11 Jun 2024, 13:48
Benjamin Wehrmann

Germany’s governing parties list conditions for supporting von der Leyen’s EU Commission bid

Zeit Online

Germany's government coalition parties - chancellor Olaf Scholz’s Social Democratic Party (SPD), the Green Party, and the Free Democratic Party (FDP) - have laid out conditions for supporting Ursula von der Leyen's bid for a second term as president of the European Commission, reports Zeit Online. Von der Leyen hails from the country's conservative Christian Democratic Union (CDU), which is currently in the opposition. She must be nominated by EU heads of state and government, and then elected in the European Parliament. That means she would profit from the support of chancellor Scholz, but also lawmakers from the coalition parties in the European Parliament.

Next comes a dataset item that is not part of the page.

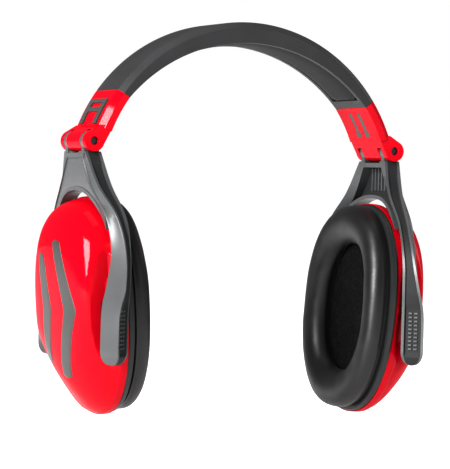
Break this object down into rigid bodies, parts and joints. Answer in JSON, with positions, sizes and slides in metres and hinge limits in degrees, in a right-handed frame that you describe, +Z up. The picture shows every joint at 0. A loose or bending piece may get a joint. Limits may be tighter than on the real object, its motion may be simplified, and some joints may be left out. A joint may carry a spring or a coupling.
{
  "type": "folding earmuff hearing protector",
  "caption": "Over-head earmuff hearing protector with a padded sprung band, folding yokes, height-adjustable tilting cups and soft ring cushions.",
  "frame": {"origin": "midway between the two cups, on the line through the cup pivots, where the wearer's ears are in line", "axes": "+X to the right cup, +Y to the back, +Z up to the crown of the headband"},
  "size_m": [0.2004, 0.108, 0.1977],
  "materials": {
    "band_grey": "moulded dark grey thermoplastic, fine matte texture",
    "pad_grey": "soft moulded elastomer pad, matte",
    "spring_steel": "tempered spring steel strip",
    "cap_red": "glossy moulded red ABS",
    "trim_grey": "satin grey moulded inlay",
    "pin_steel": "blackened steel pin",
    "yoke_grey": "satin grey glass-filled nylon",
    "block_black": "black acetal",
    "shell_red": "high-gloss moulded red ABS",
    "plate_grey": "satin dark grey moulding",
    "foam_black": "open-cell acoustic foam",
    "cushion_black": "soft black polyurethane film",
    "cushion_fill": "soft slow-recovery foam"
  },
  "bodies": {
    "headband": {"headband_shell": "band_grey", "headband_pad": "pad_grey", "spring_strip": "spring_steel", "left_end_cap": "cap_red", "left_cap_bracket": "trim_grey", "left_cap_strips": "trim_grey", "left_hinge_pin": "pin_steel", "right_end_cap": "cap_red", "right_cap_bracket": "trim_grey", "right_cap_strips": "trim_grey", "right_hinge_pin": "pin_steel"},
    "left_arm": {"left_yoke": "yoke_grey"},
    "left_slider": {"left_front_pivot_block": "block_black", "left_rear_pivot_block": "block_black"},
    "left_cup": {"left_cup_shell": "shell_red", "left_chevron_inlays": "trim_grey", "left_backplate": "plate_grey", "left_cup_foam": "foam_black", "left_cover_foam": "foam_black", "left_cushion_carrier": "plate_grey", "left_cushion_skin": "cushion_black", "left_cushion_foam": "cushion_fill"},
    "right_arm": {"right_yoke": "yoke_grey"},
    "right_slider": {"right_front_pivot_block": "block_black", "right_rear_pivot_block": "block_black"},
    "right_cup": {"right_cup_shell": "shell_red", "right_chevron_inlays": "trim_grey", "right_backplate": "plate_grey", "right_cup_foam": "foam_black", "right_cover_foam": "foam_black", "right_cushion_carrier": "plate_grey", "right_cushion_skin": "cushion_black", "right_cushion_foam": "cushion_fill"}
  },
  "joints": [
    {"name": "left_fold", "type": "hinge", "parent": "headband", "child": "left_arm", "pos_m": [-0.08302, 0, 0.082], "axis": [0, 1, 0], "range_deg": [-60, 0]},
    {"name": "left_height", "type": "slide", "parent": "left_arm", "child": "left_slider", "axis": [0, 0, -1], "range_m": [0, 0.016]},
    {"name": "left_tilt", "type": "hinge", "parent": "left_slider", "child": "left_cup", "pos_m": [-0.08252, 0, 0], "axis": [0, 1, 0], "range_deg": [-2.5, 5.5]},
    {"name": "right_fold", "type": "hinge", "parent": "headband", "child": "right_arm", "pos_m": [0.08302, 0, 0.082], "axis": [0, 1, 0], "range_deg": [0, 60]},
    {"name": "right_height", "type": "slide", "parent": "right_arm", "child": "right_slider", "axis": [0, 0, 1], "range_m": [-0.016, 0]},
    {"name": "right_tilt", "type": "hinge", "parent": "right_slider", "child": "right_cup", "pos_m": [0.08252, 0, 0], "axis": [0, 1, 0], "range_deg": [-5.5, 2.5]}
  ]
}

The SPD’s lead candidate for the EU elections, Katarina Barley, said her party would stand ready to find a “democratic majority” for von der Leyen. She said that would hinge on whether the president of the European Commission seeks help from right-wing populist or far-right parties to gain more support, for example from Italian prime minister Giorgia Meloni, the article reports. FDP leader and finance minister, Christian Lindner, said his party would make support conditional: Von der Leyen must reject joint debts in the EU, seek stricter control for migration, and scrap the envisaged 2035 ban on new combustion engine cars. The Green Party already said it is ready to back a second term for von der Leyen. However, Green lead candidate, Terry Reintke, said cooperation with far-right parties would be a no-go, while support for the Green Deal and democratic principles must be a guiding principle for the incoming European Commission.

Voters in Germany abandoned the parties of chancellor Olaf Scholz's coalition government in their droves at the European elections, handing the conservative CDU/CSU alliance of European Commission leader von der Leyen a clear lead. The vote also brought an unprecedented result for the far-right AfD in Germany, which came out as the second strongest party.